DATA BLOCK -

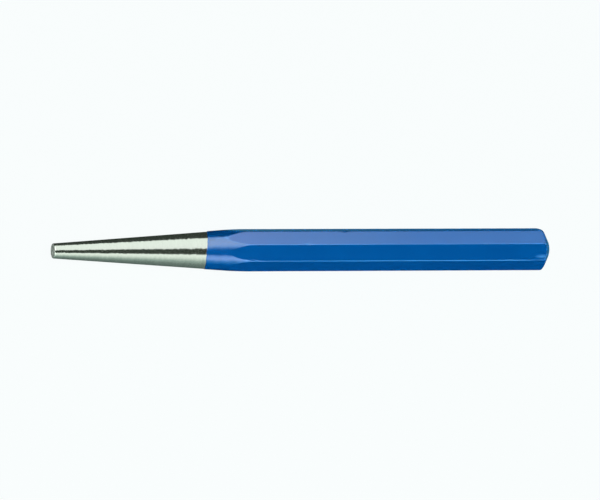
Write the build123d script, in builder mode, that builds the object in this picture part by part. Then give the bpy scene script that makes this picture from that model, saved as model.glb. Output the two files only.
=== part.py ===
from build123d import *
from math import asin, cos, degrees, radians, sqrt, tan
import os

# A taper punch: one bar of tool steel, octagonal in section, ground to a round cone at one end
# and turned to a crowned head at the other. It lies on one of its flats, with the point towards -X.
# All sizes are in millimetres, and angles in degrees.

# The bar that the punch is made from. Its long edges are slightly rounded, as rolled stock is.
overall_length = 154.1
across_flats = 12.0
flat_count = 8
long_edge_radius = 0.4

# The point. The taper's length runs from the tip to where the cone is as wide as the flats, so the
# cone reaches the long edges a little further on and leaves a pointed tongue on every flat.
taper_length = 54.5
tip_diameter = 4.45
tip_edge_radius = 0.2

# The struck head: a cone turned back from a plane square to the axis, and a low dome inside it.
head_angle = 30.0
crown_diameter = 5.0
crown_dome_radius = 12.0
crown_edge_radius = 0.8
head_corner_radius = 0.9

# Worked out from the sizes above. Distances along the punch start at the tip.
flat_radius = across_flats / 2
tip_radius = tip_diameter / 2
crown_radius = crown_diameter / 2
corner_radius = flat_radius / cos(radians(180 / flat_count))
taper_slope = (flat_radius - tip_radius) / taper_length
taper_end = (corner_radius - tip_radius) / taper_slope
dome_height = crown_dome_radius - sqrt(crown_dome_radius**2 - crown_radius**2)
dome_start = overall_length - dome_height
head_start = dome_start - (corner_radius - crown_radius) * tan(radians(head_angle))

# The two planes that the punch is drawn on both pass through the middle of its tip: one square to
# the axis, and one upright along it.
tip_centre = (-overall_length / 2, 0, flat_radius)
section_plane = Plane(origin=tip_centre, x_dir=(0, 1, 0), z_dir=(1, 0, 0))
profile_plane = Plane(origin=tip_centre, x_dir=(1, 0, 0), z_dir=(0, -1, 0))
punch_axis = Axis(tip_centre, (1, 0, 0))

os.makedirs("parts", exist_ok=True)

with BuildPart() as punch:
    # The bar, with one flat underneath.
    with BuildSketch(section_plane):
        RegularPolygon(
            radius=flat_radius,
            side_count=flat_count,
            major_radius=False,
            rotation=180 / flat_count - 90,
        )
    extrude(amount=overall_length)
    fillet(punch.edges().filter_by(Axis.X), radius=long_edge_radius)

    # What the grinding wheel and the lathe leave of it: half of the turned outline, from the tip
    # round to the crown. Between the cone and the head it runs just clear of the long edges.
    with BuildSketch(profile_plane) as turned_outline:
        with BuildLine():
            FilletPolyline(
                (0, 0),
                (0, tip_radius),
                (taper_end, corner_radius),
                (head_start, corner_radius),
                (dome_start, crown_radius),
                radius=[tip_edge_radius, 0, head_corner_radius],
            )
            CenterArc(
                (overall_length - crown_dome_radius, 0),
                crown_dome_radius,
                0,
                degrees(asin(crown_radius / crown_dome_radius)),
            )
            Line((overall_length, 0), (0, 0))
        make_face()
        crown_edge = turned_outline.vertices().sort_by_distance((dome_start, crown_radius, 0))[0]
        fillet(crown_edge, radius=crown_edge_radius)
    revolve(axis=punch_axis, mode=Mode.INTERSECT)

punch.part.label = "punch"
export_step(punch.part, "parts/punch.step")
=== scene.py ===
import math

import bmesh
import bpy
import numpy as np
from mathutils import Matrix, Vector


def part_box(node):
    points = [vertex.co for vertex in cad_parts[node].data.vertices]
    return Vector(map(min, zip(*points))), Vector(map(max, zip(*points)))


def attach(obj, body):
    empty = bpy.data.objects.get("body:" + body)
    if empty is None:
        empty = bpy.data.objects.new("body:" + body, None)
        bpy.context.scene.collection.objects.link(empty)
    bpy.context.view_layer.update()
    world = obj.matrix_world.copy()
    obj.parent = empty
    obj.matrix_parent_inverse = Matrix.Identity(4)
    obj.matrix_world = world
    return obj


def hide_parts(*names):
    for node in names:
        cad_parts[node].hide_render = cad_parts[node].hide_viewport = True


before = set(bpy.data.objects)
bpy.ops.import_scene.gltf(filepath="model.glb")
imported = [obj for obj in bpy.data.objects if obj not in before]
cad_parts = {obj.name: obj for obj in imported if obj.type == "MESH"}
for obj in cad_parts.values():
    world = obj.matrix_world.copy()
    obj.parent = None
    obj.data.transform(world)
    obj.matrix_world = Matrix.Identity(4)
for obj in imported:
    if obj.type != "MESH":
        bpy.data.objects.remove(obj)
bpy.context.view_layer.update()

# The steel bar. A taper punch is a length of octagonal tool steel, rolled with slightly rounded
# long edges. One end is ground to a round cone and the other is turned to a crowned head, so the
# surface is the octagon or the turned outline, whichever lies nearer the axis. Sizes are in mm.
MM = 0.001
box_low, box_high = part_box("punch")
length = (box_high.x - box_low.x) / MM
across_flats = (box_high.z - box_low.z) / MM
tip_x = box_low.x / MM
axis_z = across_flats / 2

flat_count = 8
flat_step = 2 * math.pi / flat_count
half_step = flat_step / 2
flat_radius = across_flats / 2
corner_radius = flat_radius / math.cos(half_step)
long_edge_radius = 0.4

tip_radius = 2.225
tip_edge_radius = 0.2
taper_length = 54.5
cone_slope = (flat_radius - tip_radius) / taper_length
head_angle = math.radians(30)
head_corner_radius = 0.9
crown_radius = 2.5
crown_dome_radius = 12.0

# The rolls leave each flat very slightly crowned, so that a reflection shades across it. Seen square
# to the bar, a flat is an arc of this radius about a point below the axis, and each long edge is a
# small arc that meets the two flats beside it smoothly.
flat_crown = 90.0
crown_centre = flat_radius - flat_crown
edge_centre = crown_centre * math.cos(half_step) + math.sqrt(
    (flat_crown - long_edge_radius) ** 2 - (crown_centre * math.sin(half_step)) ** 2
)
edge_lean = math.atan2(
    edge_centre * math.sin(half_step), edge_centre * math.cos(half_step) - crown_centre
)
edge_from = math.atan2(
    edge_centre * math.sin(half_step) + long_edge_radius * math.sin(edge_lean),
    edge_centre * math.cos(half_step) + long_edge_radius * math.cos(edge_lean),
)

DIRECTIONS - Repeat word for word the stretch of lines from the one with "# What the grinding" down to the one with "cad_parts[node].hide_render = cad_parts[node].hide_viewport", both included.

RESULT FOR THIS EXERCISE -
    # What the grinding wheel and the lathe leave of it: half of the turned outline, from the tip
    # round to the crown. Between the cone and the head it runs just clear of the long edges.
    with BuildSketch(profile_plane) as turned_outline:
        with BuildLine():
            FilletPolyline(
                (0, 0),
                (0, tip_radius),
                (taper_end, corner_radius),
                (head_start, corner_radius),
                (dome_start, crown_radius),
                radius=[tip_edge_radius, 0, head_corner_radius],
            )
            CenterArc(
                (overall_length - crown_dome_radius, 0),
                crown_dome_radius,
                0,
                degrees(asin(crown_radius / crown_dome_radius)),
            )
            Line((overall_length, 0), (0, 0))
        make_face()
        crown_edge = turned_outline.vertices().sort_by_distance((dome_start, crown_radius, 0))[0]
        fillet(crown_edge, radius=crown_edge_radius)
    revolve(axis=punch_axis, mode=Mode.INTERSECT)

punch.part.label = "punch"
export_step(punch.part, "parts/punch.step")
=== scene.py ===
import math

import bmesh
import bpy
import numpy as np
from mathutils import Matrix, Vector


def part_box(node):
    points = [vertex.co for vertex in cad_parts[node].data.vertices]
    return Vector(map(min, zip(*points))), Vector(map(max, zip(*points)))


def attach(obj, body):
    empty = bpy.data.objects.get("body:" + body)
    if empty is None:
        empty = bpy.data.objects.new("body:" + body, None)
        bpy.context.scene.collection.objects.link(empty)
    bpy.context.view_layer.update()
    world = obj.matrix_world.copy()
    obj.parent = empty
    obj.matrix_parent_inverse = Matrix.Identity(4)
    obj.matrix_world = world
    return obj


def hide_parts(*names):
    for node in names:
        cad_parts[node].hide_render = cad_parts[node].hide_viewport = True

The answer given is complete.